Nonetheless, we might challenge the adoption of religious language by recognizing that some groups do not classify themselves as religious because of the Christian bias of the term. In survey analysis for NGOs at the United Nations, for example, we find that “religious” is often not the preferred descriptive category, even when offered more than one option. NGOs see themselves much more as “faith-based,” “spiritual,” “inter-faith,” “ethnic” or “secular with religious roots.”
These research findings suggest that broad concepts of religion obscure identity, because they do not capture the nuances of individual groups. Religion is an external social classification and becomes, in effect, an official protective category for theoretical rights rather than lived realities.
Even more unseen and unacknowledged, the term religion also hides an imperialistic organization of the world, built from colonial forces and power that sought to capture non-western societies. When the language of religion is set up for a western-Christian or secular civil society sector, it is no surprise that Asian traditions are some of the most under-represented in the United Nations, and that over 70 percent of so-called religious NGOs are Christian. Muslims are also under-represented in UN civil society and instead become represented through the State and diplomatic structures. Arguably, most concepts of civil society privilege cultures that separate religion from politics and markets. To create such sectors in society is to refuse the cultural reality of many non-western religious/cultural traditions that do not operate on such divisions. It is here we see the greatest problem of religion – the false religious-secular division that privileges the western elite and its ordering of reality.
Secularity is complex and multi-dimensional, but it is formed by the idea of the religious in opposition. That is, religion gets framed as the under-developed and irrational, something opposed to modern values. This view privileges belief over practice (a monotheistic tradition), divides the social world into distinct domains (a modern, western practice that is being universalized) and divides the social world to privilege economy and politics (a capitalistic value system linked to the establishment of the nation state).

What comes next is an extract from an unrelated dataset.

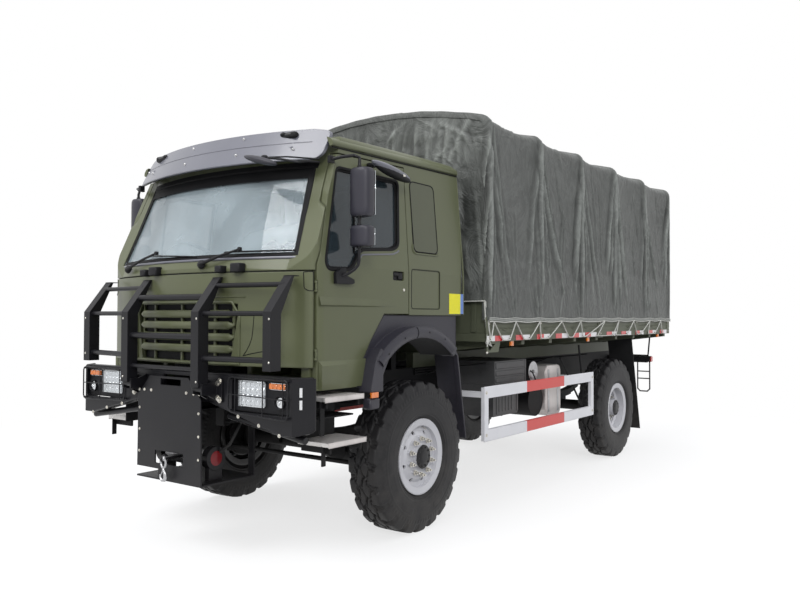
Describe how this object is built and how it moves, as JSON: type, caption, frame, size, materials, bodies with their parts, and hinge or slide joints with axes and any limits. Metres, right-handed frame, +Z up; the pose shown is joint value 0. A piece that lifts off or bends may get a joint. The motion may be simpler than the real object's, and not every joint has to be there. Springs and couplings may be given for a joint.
{
  "type": "military cargo truck",
  "caption": "Two-axle off-road cargo truck: forward-control cab with bull bar and winch, canvas-covered load bed; wheels, steering, doors and tailgate move.",
  "frame": {"origin": "middle of the truck's length and width, on the ground under the tyres", "axes": "+Z up, the truck faces -Y, its left side is +X"},
  "size_m": [2.702, 7.595, 3.6398],
  "materials": {
    "olive_paint": "semi-gloss olive vehicle paint",
    "black_coat": "satin charcoal coating",
    "chassis_paint": "dark chassis paint",
    "grey_plastic": "grained grey plastic",
    "black_plastic": "grained black plastic",
    "clear_glass": "clear safety glass",
    "lamp_glass": "moulded clear lamp cover",
    "amber_plastic": "amber lens",
    "red_plastic": "red lens",
    "steel_wire": "zinc plated steel",
    "tyre_rubber": "black tyre rubber",
    "flap_rubber": "black rubber sheet",
    "rim_paint": "silver rim paint",
    "aluminium_tread": "bright checker plate",
    "tank_alloy": "satin sheet",
    "white_paint": "white paint with red bands",
    "canvas": "proofed grey-green canvas",
    "cushion": "woven seat cloth"
  },
  "bodies": {
    "truck": {"chassis_frame": "chassis_paint", "front_axle": "chassis_paint", "rear_axle": "chassis_paint", "leaf_springs": "chassis_paint", "powertrain": "chassis_paint", "front_bumper": "black_coat", "winch_guard": "black_coat", "winch": "steel_wire", "bull_bar": "black_coat", "headlamps": "lamp_glass", "marker_lamps": "amber_plastic", "tail_lamps": "red_plastic", "cab_shell": "olive_paint", "front_panel": "olive_paint", "windscreen": "clear_glass", "dashboard": "black_plastic", "seats": "cushion", "sun_visor": "grey_plastic", "cab_fenders": "black_plastic", "cab_steps": "chassis_paint", "step_treads": "aluminium_tread", "rear_mudguards": "flap_rubber", "side_guards": "white_paint", "fuel_tank": "tank_alloy", "battery_box": "black_plastic", "air_tanks": "chassis_paint", "cargo_bed": "olive_paint", "side_boards": "olive_paint", "canopy_bows": "olive_paint", "canopy": "canvas", "rear_bumper": "chassis_paint"},
    "front_left_wheel": {"tyre_front_left": "tyre_rubber", "rim_front_left": "rim_paint"},
    "rear_left_wheel": {"tyre_rear_left": "tyre_rubber", "rim_rear_left": "rim_paint"},
    "left_knuckle": {"knuckle_left": "chassis_paint"},
    "left_door": {"door_left": "olive_paint", "door_glass_left": "clear_glass", "mirrors_left": "black_plastic"},
    "front_right_wheel": {"tyre_front_right": "tyre_rubber", "rim_front_right": "rim_paint"},
    "rear_right_wheel": {"tyre_rear_right": "tyre_rubber", "rim_rear_right": "rim_paint"},
    "right_knuckle": {"knuckle_right": "chassis_paint"},
    "right_door": {"door_right": "olive_paint", "door_glass_right": "clear_glass", "mirrors_right": "black_plastic"},
    "track_rod": {"tie_rod": "chassis_paint"},
    "tailboard": {"tailgate": "olive_paint"}
  },
  "joints": [
    {"name": "steer_left", "type": "hinge", "parent": "truck", "child": "left_knuckle", "pos_m": [0.8, -2.1575, 0.594], "axis": [0, 0, 1], "range_deg": [-32, 32]},
    {"name": "front_left_spin", "type": "hinge", "parent": "left_knuckle", "child": "front_left_wheel", "pos_m": [1.01, -2.1575, 0.594], "axis": [1, 0, 0], "continuous": true},
    {"name": "rear_left_spin", "type": "hinge", "parent": "truck", "child": "rear_left_wheel", "pos_m": [1.01, 2.0425, 0.594], "axis": [1, 0, 0], "continuous": true},
    {"name": "left_door_hinge", "type": "hinge", "parent": "truck", "child": "left_door", "pos_m": [1.12, -3.3655, 1.6], "axis": [0, 0, -1], "range_deg": [0, 62]},
    {"name": "steer_right", "type": "hinge", "parent": "truck", "child": "right_knuckle", "pos_m": [-0.8, -2.1575, 0.594], "axis": [0, 0, 1], "range_deg": [-32, 32]},
    {"name": "front_right_spin", "type": "hinge", "parent": "right_knuckle", "child": "front_right_wheel", "pos_m": [-1.01, -2.1575, 0.594], "axis": [1, 0, 0], "continuous": true},
    {"name": "rear_right_spin", "type": "hinge", "parent": "truck", "child": "rear_right_wheel", "pos_m": [-1.01, 2.0425, 0.594], "axis": [1, 0, 0], "continuous": true},
    {"name": "right_door_hinge", "type": "hinge", "parent": "truck", "child": "right_door", "pos_m": [-1.12, -3.3655, 1.6], "axis": [0, 0, 1], "range_deg": [0, 62]},
    {"name": "track_rod_swivel", "type": "hinge", "parent": "left_knuckle", "child": "track_rod", "pos_m": [0.8, -2.4075, 0.524], "axis": [0, 0, 1], "range_deg": [-32, 32]},
    {"name": "tailboard_hinge", "type": "hinge", "parent": "truck", "child": "tailboard", "pos_m": [0, 3.7805, 1.536], "axis": [-1, 0, 0], "range_deg": [0, 178]}
  ],
  "couplings": [
    {"joint": "steer_right", "follows": "steer_left", "ratio": 1},
    {"joint": "track_rod_swivel", "follows": "steer_left", "ratio": -1}
  ]
}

In turn, this division means that at the UN so-called secular groups often do not support discussion about religious rights. We see this most clearly in the debates about the relation of women’s rights and religion – arguably the most challenging tension in human rights discourse.
Depending on the strategic position, religion can either protect groups, if it is seen to be helpful in identity politics and the protection of minorities, or it can cause division, oppression and intolerance. As Cox argues, human rights activists are acutely aware of the power of religion. What this means in practice is that NGOs deploy the language of religious identity in discussion with other NGOs and UN diplomats when it services “rights,” and hide it when it does not.
The problem of religion is finding the right language for “rights.” We do not yet fully understand how such language helps and hinders the attempt to overcome persecution and suffering, but we do know that such language definitely matters.